Il CIO esulta: non è uno dei compiti dello sport favorire i processi di pace? riunire quel che la storia ha separato? abbattere le cortine e i muri? cancellare le inimicizie? continuare a perseguire l’ideale antico della tregua olimpica? Con il cordiale incontro tra coreani del nord e coreani del sud sulla linea di fuoco di Panmunjon, lo spirito del consiglio d’amministrazione di Losanna torna a volare alto. L’Olimpiade a rischio, nata sotto il segno del pericolo, vede il termometro scendere di gradazione e può riproporre un mercato dei Giochi Bianchi che da tempo era asfittico: le sedi classiche, alpine e scandinave, si sono dileguate, specie dopo il no opposto da referendum popolari, e la prossima edizione, strano ma vero, sarà a Pechino, prima città della storia a completare la collezione estate-inverno.

Per motivi di sicurezza i nordcoreani (che con i fratelli separati avevano sfilato nel 2000 a Sydney, nel 2004 e a Torino 2006) alloggeranno su una nave da crociera ancorata a Sochko, a un’ora dai luoghi olimpici, una parentesi di quiete per Ryom Tae-ok e Kim Ju-sik, la coppia del pattinaggio di figura, un tempo artistico, che ha conquistato la qualificazione senza che Kim avesse permesso l’inoltro dell’iscrizione. È evidente che saranno i più inseguiti e i più fotografati, più o meno come capitò a Tonya Harding e a Nancy Kerrigan a Lillehammer 1994.

Da due terzi di secolo i nordcoreani sono i più misteriosi abitanti del pianeta, sport compreso: hanno avuto il loro momento di notorietà quando sconfissero l’Italia di Mondino Fabbri a Middllesbrough (Pak Do-ik è una specie di babau) e quando qualche giorno dopo misero alla frusta il Portogallo: Eusebio rovesciò quello stordente 0-3 trasformandolo in 5-3.

Poi, lunghi silenzi, boicottaggi che destarano poca eco, assenze, sino alla sorprendente vittoria di Jung Song-ok nella maratona dei Mondiali 1999 a Siviglia. L’anno dopo Jung doveva correre nella classica primaverile di Boston e ai Giochi di Sydney: sparita per ordini superiori, per riapparire dieci anni fa quando fece parte della staffetta della torcia olimpica nelle frazioni ospitate dalla repubblica popolare.

Qualche occasione in più ha avuto a disposizione Kim Kuk-hyang che, sedicenne, diventò campionessa mondiale dalla piattaforma a Kazan 2015 battendo le cinesi ed è tornata a farsi viva l’anno scorso: argento ai Mondiali di Budapest e oro alle Universiadi di Taipei.

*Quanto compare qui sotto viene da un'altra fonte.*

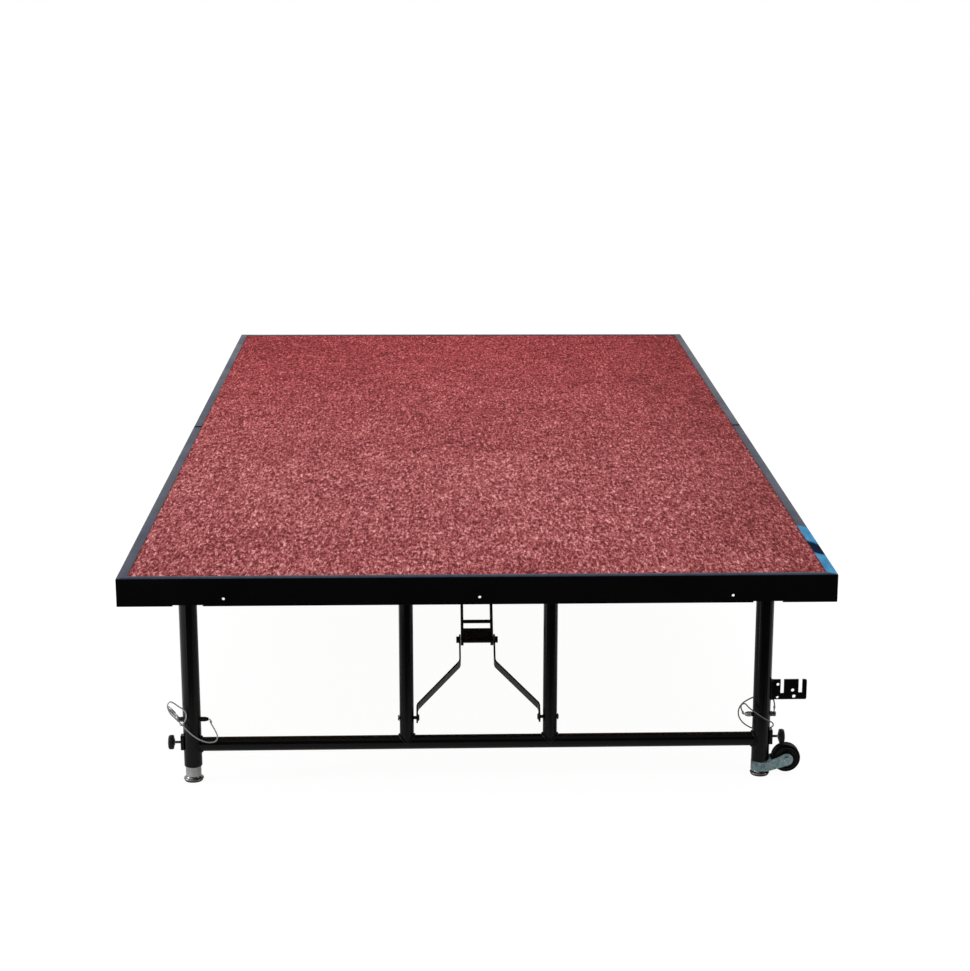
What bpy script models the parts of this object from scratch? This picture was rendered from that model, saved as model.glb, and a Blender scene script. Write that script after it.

Nato a Sinuju, oggi Corea del Nord, era Sohn Kee-chung, più famoso come Kitei-son, medaglia d’oro nella maratona di Berlino 1936 calzando scarpe con alluci indipendenti e, purtroppo per lui, indossando la maglia del Giappone, invasore e occupante della penisola sin dal 1906. Sohn, scomparso novantenne nel 2012, è stato il primo a usare il podio olimpico per esprimere il proprio dissenso: tenne sempre lo sguardo basso e usò la piantina di quercia che veniva donata ai vincitori per nascondere il nome del paese che stava brutalmente opprimendo la sua terra.